In this way, Jacob's night at the ford of the Jabbok becomes for the believer a point of reference for understanding his relationship with God, which in prayer finds its ultimate expression. Prayer requires trust, closeness, in a symbolic "hand to hand" not with a God who is an adversary and enemy, but with a blessing Lord who remains always mysterious, who appears unattainable. For this reason the sacred author uses the symbol of battle, which implies strength of soul, perseverance, tenacity in reaching what we desire. And if the object of one's desire is a relationship with God, his blessing and his love, then the battle cannot but culminate in the gift of oneself to God, in the recognition of one's own weakness, which triumphs precisely when we reach the point of surrendering ourselves into the merciful hands of God.

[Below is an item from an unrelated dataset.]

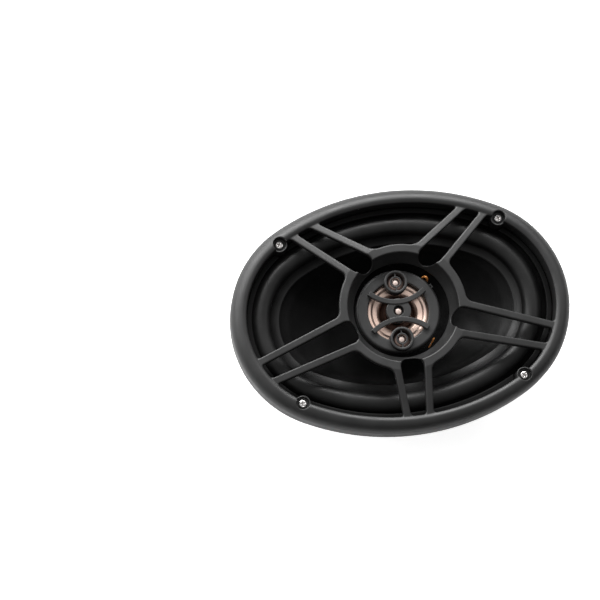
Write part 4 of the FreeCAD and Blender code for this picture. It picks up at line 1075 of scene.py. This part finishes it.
BOOT_RADIUS = 46.6
BOOT_BORE = 45.15
BOOT_TOP = 23.5
STEEL_RADIUS = 42.9
TURNS = 40
TURN_RADII = (19.6, 20.25, 20.38)


def turned_ring(name, node, inner, outer, easing):
    """A flat ring as tall as its CAD node."""
    low, high = bottom(node), top(node)
    ring = [(inner, low), (outer, low), (outer, high), (inner, high)]
    stand_for(lathe(name, ring, 160, easing=easing), node)


def make_motor():
    """Turned and moulded parts of the motor, with eased edges."""
    base, outer, bore = bottom("magnet_boot"), BOOT_RADIUS, BOOT_BORE
    boot = [(34, base), (outer - 1.8, base), (outer, base + 1.8), (outer, base + 9),
            (outer - 0.5, base + 9.6), (outer - 0.5, base + 12.4), (outer, base + 13),
            (outer, base + BOOT_TOP), (bore, base + BOOT_TOP), (bore, base + 1.55), (34, base + 1.55)]
    stand_for(lathe("boot_moulding", boot, 192, easing=0.7), "magnet_boot")
    turned_ring("magnet_ring", "ferrite_magnet", 24, 44.95, 0.8)
    turned_ring("top_plate", "front_plate", 20.95, STEEL_RADIUS, 0.6)
    low, high = bottom("pole_yoke"), top("pole_yoke")
    yoke = [(9, low), (STEEL_RADIUS, low), (STEEL_RADIUS, low + 5), (18.2, low + 5),
            (18.2, high), (4.7, high), (4.7, low + 4.6), (9, low + 4.6)]
    stand_for(lathe("yoke_turning", yoke, 160, easing=0.6), "pole_yoke")
    low, high = bottom("voice_coil_winding"), top("voice_coil_winding")
    inner, valley, crest = TURN_RADII
    winding = [(inner, low)]
    for index in range(TURNS):
        height = low + (high - low) * (index + 0.5) / TURNS
        winding += [(valley, height - 0.13), (crest, height), (valley, height + 0.13)]
    winding += [(inner, high)]
    stand_for(lathe("wire_winding", winding, 128, easing=0), "voice_coil_winding")


RIVET_PLACE = 33 / math.sqrt(2)


def rivet_field(x, y, z):
    """Four domed rivets on their shanks."""
    radius = at_screws(x, y, RIVET_PLACE, RIVET_PLACE)
    head_top = top("basket_rivets")
    seat = head_top - 1.3
    head = np.hypot(radius * 0.55, z - head_top + 2) - 2
    head = meet(head, seat - z, 0.1)
    shank = np.maximum(radius - 1.95, slab(z, bottom("basket_rivets"), seat))
    return np.minimum(np.maximum(head, radius - 3.4), shank)


BOARD_Y = (-62.35, -60.05)
TAB_Y = (-63.18, -62.42)
BLADE_Y = (-72.35, -62.45)
BLADE_EYE = -68.2
TAB_SHEET = 0.8
TAB_X = 8.0
TABS = (("positive_tab", TAB_X, 2.4), ("negative_tab", -TAB_X, 1.4))
LEADS = (("positive_lead", TAB_X), ("negative_lead", -TAB_X))
TAB_RIVET_Z = -39.5


def board_field(x, y, z):
    low, high = bottom("terminal_board"), top("terminal_board")
    plate = meet(np.abs(x) - 14.9, slab(y, *BOARD_Y), 0.3)
    plate = meet(plate, slab(z, low + 0.1, high - 0.1), 0.5)
    holes = np.hypot(np.abs(x) - 12.6, z - (low + high) / 2) - 1.3
    return remove(plate, holes, 0.2)


def make_tab(name, across, half):
    low, high = bottom(name), top(name)

    def tab(x, y, z):
        side = np.abs(x - across) - half
        upright = np.maximum(slab(y, *TAB_Y), slab(z, low, high - 0.05))
        trim = side + 0.5 * np.maximum(-y - 70.5, 0)
        blade = np.maximum(slab(y, *BLADE_Y), slab(z, low, low + TAB_SHEET))
        blade = remove(meet(blade, trim, 0.2), np.hypot(x - across, y - BLADE_EYE) - half * 0.36, 0.1)
        return join(meet(upright, side, 0.15), blade, 0.5)
    shape_node(name, name + "_form", tab, 0.2)


def tab_rivets(x, y, z):
    radius = np.hypot(np.abs(x) - TAB_X, z - TAB_RIVET_Z)
    return meet(np.hypot(radius * 0.5, y + 62.9) - 0.95, radius - 1.4, 0.1)


def make_lead(name, across):
    """A braided lead that bends between the chassis and the cone."""
    start, stop = node_box(name)
    path = [(across, start[1] + 0.6, start[2]), (across, start[1] + 3.1, start[2] + 6),
            (across, start[1] + 12.6, start[2] + 8), (across, stop[1] - 1.2, stop[2] - 1.6)]
    lead = tube(name + "_braid", path, 0.55, 24, 0.18)
    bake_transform(lead, "chassis", "woofer", (0, (start[1] + 3) * MM, 0), (0, (stop[1] - 2) * MM, 0))
    stand_for(lead, name)


def make_terminals():
    """Board with two holes, formed spade tabs with a locking hole, their rivets and the leads."""
    shape_node("terminal_board", "terminal_plate", board_field, 0.3)
    for tab in TABS:
        make_tab(*tab)
    low, high = node_box("terminal_rivets")
    stand_for(field_mesh("tab_rivets", tab_rivets, low - 0.4, high + 0.4, 0.12), "terminal_rivets")
    for lead in LEADS:
        make_lead(*lead)


def make_capacitors():
    """Sleeved cans with a rolled groove near the top."""
    for name in ("mid_capacitor", "tweeter_capacitor"):
        low, high = node_box(name)
        centre = (low + high) / 2
        radius = (high[0] - low[0]) / 2
        foot, head = low[2], high[2]
        profile = [(0, foot), (radius - 0.2, foot), (radius, foot + 0.4), (radius, head - 2.4),
                   (radius - 0.5, head - 1.9), (radius, head - 1.4), (radius, head - 0.3),
                   (radius - 1.0, head), (radius - 1.4, head - 0.25), (0, head - 0.25)]
        stand_for(lathe(name + "_can", profile, 72, (centre[0], centre[1]), 0.15), name)


shape_node("grille", "grille_moulding", grille_field, 0.5, 1.0)
make_screws()
make_gaskets()
make_surround()
make_cone()
make_spider()
make_pod()
make_midrange()
make_domes()
make_pod_wires()
shape_node("basket", "pressed_basket", basket_field, 0.55, 1.0)
make_motor()
shape_node("basket_rivets", "landing_rivets", rivet_field, 0.3)
make_terminals()
make_capacitors()

for node in frame["nodes"].values():
    if not node.hide_render:
        node.data.materials.clear()
        node.data.materials.append(MATERIALS[node_slot[node.name]])


# ---- studio ----

FLOOR_GLOW = (0.12, 0.7)
FLOOR_GAP = 0.2


def make_floor():
    """A white floor that glows more to the camera than to the object."""
    bpy.ops.mesh.primitive_plane_add(size=8, location=(0, 0, (bottom("magnet_boot") - FLOOR_GAP) * MM))
    floor = bpy.context.object
    floor.name = "studio_floor"
    material, tree, shader = new_material("studio_white")
    shader.inputs["Base Color"].default_value = (0.86, 0.86, 0.86, 1)
    shader.inputs["Roughness"].default_value = 0.9
    shader.inputs["Specular IOR Level"].default_value = 0.1
    shader.inputs["Emission Color"].default_value = (1, 1, 1, 1)
    seen = tree.nodes.new("ShaderNodeLightPath")
    glow = spread(tree, seen.outputs["Is Camera Ray"], *FLOOR_GLOW, 0, 1)
    tree.links.new(glow, shader.inputs["Emission Strength"])
    floor.data.materials.append(material)


LIGHTS = (
    ("key", (-1.25, 0.55, 0.6), (0.5, 0.7), 5),
    ("softbox", (-0.15, 1.15, 0.93), (1.9, 0.45), 46),
    ("edge", (-0.8, 1.3, 0.3), (1.4, 0.25), 9),
    ("fill", (1.0, 0.3, 0.9), (0.8, 0.8), 2),
)
BRIGHT_SIDE = (-0.45, 0.65, 0.6)
WORLD_GLOW = (0.12, 0.8)
WORLD_EDGES = (-0.3, 0.9)


def add_light(name, place, size, power):
    """A rectangular light that looks at the origin."""
    light = bpy.data.lights.new(name, "AREA")
    light.shape = "RECTANGLE"
    light.size, light.size_y = size
    light.energy = power
    obj = bpy.data.objects.new(name, light)
    obj.location = place
    obj.rotation_euler = (-Vector(place)).to_track_quat("-Z", "Y").to_euler()
    bpy.context.scene.collection.objects.link(obj)


def make_lights():
    """Four area lights, in a room that is brighter on one side."""
    for light in LIGHTS:
        add_light(*light)
    world = bpy.data.worlds.new("studio")
    world.use_nodes = True
    tree = world.node_tree
    place = tree.nodes.new("ShaderNodeTexCoord").outputs["Generated"]
    facing = vector_math(tree, "DOT_PRODUCT", place, Vector(BRIGHT_SIDE).normalized())
    glow = spread(tree, facing, *WORLD_GLOW, *WORLD_EDGES)
    tree.links.new(glow, tree.nodes["Background"].inputs["Strength"])
    tree.nodes["Background"].inputs["Color"].default_value = (1, 1, 1, 1)
    bpy.context.scene.world = world


LENS = 137
LENS_OFFSET = (71.99, -6.80, -1616.3)
LENS_TURNS = ((8.46, "Z"), (-12.1, "X"), (6.21, "Y"))


def make_camera():
    """A long lens that looks at the face from a little below and to the left."""
    lens = bpy.data.cameras.new("camera")
    lens.lens = LENS
    lens.clip_end = 20
    camera = bpy.data.objects.new("camera", lens)
    turn = Matrix.Identity(3)
    for degrees, axis in LENS_TURNS:
        turn = turn @ Matrix.Rotation(math.radians(degrees), 3, axis)
    turn.transpose()
    place = Vector((0, 0, SCREW_TOP * MM)) - turn @ (Vector(LENS_OFFSET) * MM)
    camera.matrix_world = Matrix.Translation(place) @ turn.to_4x4()
    bpy.context.scene.collection.objects.link(camera)
    bpy.context.scene.camera = camera


make_floor()
make_lights()
make_camera()
bpy.context.scene.view_settings.view_transform = "Standard"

Dear brothers and sisters, our whole life is like this long night of battle and prayer that is meant to end in the desire and request for God's blessing, which cannot be grasped or won by counting on our own strength, but must be received from him with humility, as a gratuitous gift that allows us, in the end, to recognize the face of the Lord. And when this happens, our whole reality changes; we receive a new name and the blessing of God. But even more: Jacob, who receives a new name, who becomes Israel, also gives a new name to the place where he wrestled with God; he prayed there and renamed it Peniel, which means "the Face of God." With this name, he recognized that place as filled with God's presence; he renders the land sacred by imprinting upon it the memory of that mysterious encounter with God. He who allows himself to be blessed by God, who abandons himself to him, who allows himself to be transformed by him, renders the world blessed. May the Lord help us to fight the good fight of faith (cf. Timothy 6:12; 2 Timothy 4:7) and to ask his blessing in our prayer, so that he may renew in us the anticipation of seeing his face. Thank you.